The appeals court also erred in affirming the trial court’s judgment based on the husband’s failure to provide a translation of the affidavit certificate.  The opposing party must object to such an error to allow an opportunity for correction.  The appeals court therefore erred because the wife had not objected and therefore not preserved the issue.

The Texas Supreme Court found the husband’s affidavit offered a reasonable explanation for his failure to file an answer.  He “mistakenly understood” his separate property would not be distributed in the divorce.  He stated he had not actually received a copy of the petition, but even if he had, he would not have known that the property he considered separate would be distributed.  The petition stated there would be a division of the community property.  The Texas Supreme Court found he “was reasonably unaware that his separate property would be affected,” and that his failure to answer resulted from that accident and mistake and not conscious indifference or an intentional act.

The Texas Supreme Court further noted that a failure to answer is not necessarily intentional or the result of conscious indifference under Craddock just because it was deliberate.  Craddock requires that the failure be without adequate justification, and the husband provided adequate justification.

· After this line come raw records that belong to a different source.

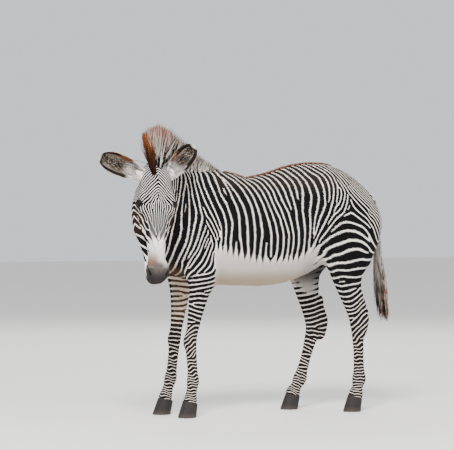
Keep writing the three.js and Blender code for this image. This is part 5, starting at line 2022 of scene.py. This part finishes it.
# %% Lashes and whiskers
root, up, flow, length = [], [], [], []
for sign in (1, -1):
    turn = np.array([1, sign, 1])
    for along in np.linspace(-0.5, 0.66, 18):
        lift = math.sqrt(1 - (along / ALMOND[0]) ** 2) * ALMOND[1] + 0.08
        way = LOOK * math.cos(math.hypot(along, lift)) + eye_length * math.sin(along) + eye_height * math.sin(lift)
        spot = eye_middle + unit(way) * (EYE["radius"] + LID)
        root.append(out_of_head(spot * turn))
        flow.append(((unit(way) * 0.8 - eye_height * 0.1 + np.array([0.7, 0, 0])) * turn) @ HEAD_AXES)
        up.append((eye_height * turn) @ HEAD_AXES)
        length.append(RANDOM.uniform(5, 9))
lashes = len(root)
muzzle_rows = np.flatnonzero(on_head & (into_head(body_points)[:, 0] > 575) & (RANDOM.random(len(body_points)) < 0.02))
for row in muzzle_rows[:90]:
    root.append(body_points[row])
    up.append(skin_normals[row])
    flow.append(skin_normals[row] + along_face * 0.9 + RANDOM.normal(0, 0.2, 3))
    length.append(RANDOM.uniform(7, 16))
root, up, flow, length = (np.array(v) for v in (root, up, flow, length))
flow = unit(flow)
up = np.cross(flow, unit(np.cross(up, flow) + 1e-6))
colours = np.tile(linear("#100d0d"), (len(root), 1))
marks = (np.zeros(len(root)), np.full(len(root), 2.0), colours, colours)
places = unrolled(root, np.full(len(root), "head", dtype=object))
locks("lashes_and_whiskers", root, up, flow, length, 1.1, 3, marks, places, rise=0.0)

# %% [markdown]
# ## Floor and light
#
# A plain pale floor that runs up into the distance, and soft light: a large key from the front left and above,
# a weaker fill, a rim from behind, and a pale sky so that no shadow is black.

# %% Floor
bpy.ops.object.select_all(action="DESELECT")
bpy.ops.mesh.primitive_plane_add(size=60)
floor = bpy.context.object
floor.name = "studio_floor"
matt, tree, shader = material("matt_studio_paint", Roughness=0.9)
shader.inputs["Base Color"].default_value = colour4("#e8e5e0")
floor.data.materials.append(matt)


# %% Lights
def lamp(name, location, aim, power, size):
    bpy.ops.object.light_add(type="AREA", location=location)
    made = bpy.context.object
    made.name = name
    made.data.energy = power
    made.data.size = size
    made.rotation_euler = (Vector(aim) - made.location).to_track_quat("-Z", "Y").to_euler()


lamp("key", (-3.5, -6.5, 7.5), (0, 0, 0.9), 1800, 3)
lamp("fill", (6, -7, 3.5), (0, 0, 0.9), 160, 6)
lamp("rim", (3, 7, 6), (0, 0, 1.0), 450, 5)
world = bpy.data.worlds.new("studio")
bpy.context.scene.world = world
world.use_nodes = True
sky = world.node_tree.nodes["Background"]
sky.inputs["Color"].default_value = (0.93, 0.96, 1.0, 1)
sky.inputs["Strength"].default_value = 0.95

# %% Finish
bpy.data.objects["skin"].select_set(False)
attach(skin, "root")
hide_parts(*FLESH)
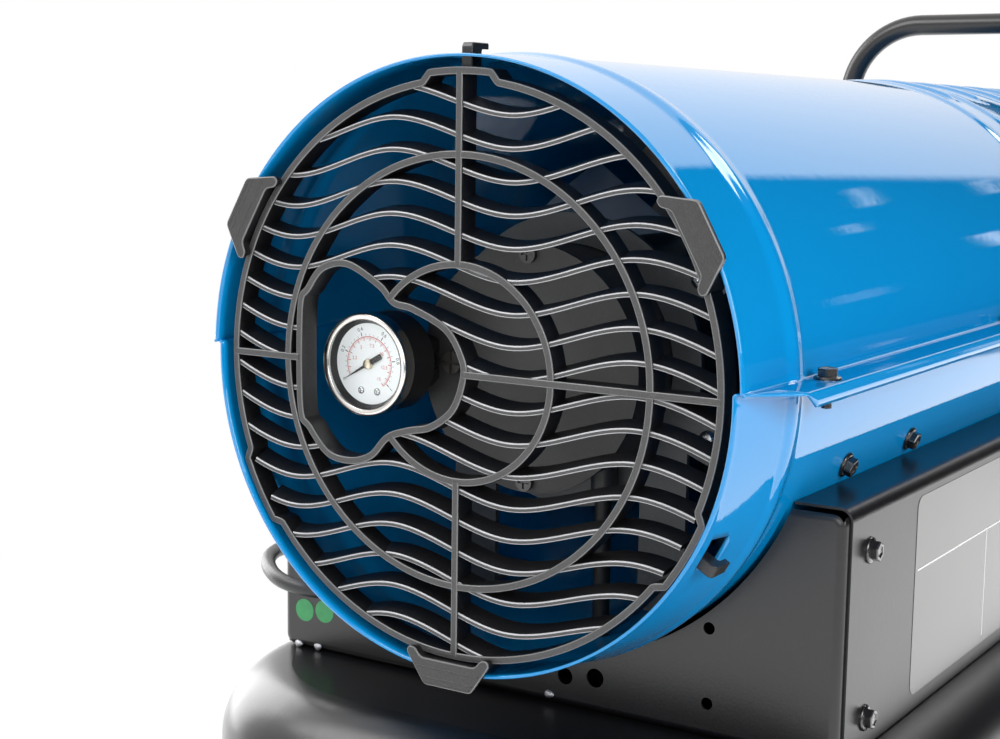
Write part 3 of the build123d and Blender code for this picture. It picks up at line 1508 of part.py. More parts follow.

The husband also showed a meritorious defense in his motion and affidavit.  He claimed the Fort Worth home was his separate property, and property acquired before marriage is generally separate. He stated he and his sister had bought the home before the marriage and their mother had paid for it. The wife did not contradict these assertions, so the lower courts should have taken them as true in deciding on the motion for a new trial.

The husband’s motion was filed timely.  The wife showed no evidence of harm.  The Texas Supreme Court further found that giving the husband a chance to prove ownership of the home would “not upset the underlying divorce, custody, support, or division of the community assets.”  There was therefore no evidence of undue delay or injury.

The Texas Supreme Court reversed and remanded the case to the trial court for additional proceedings.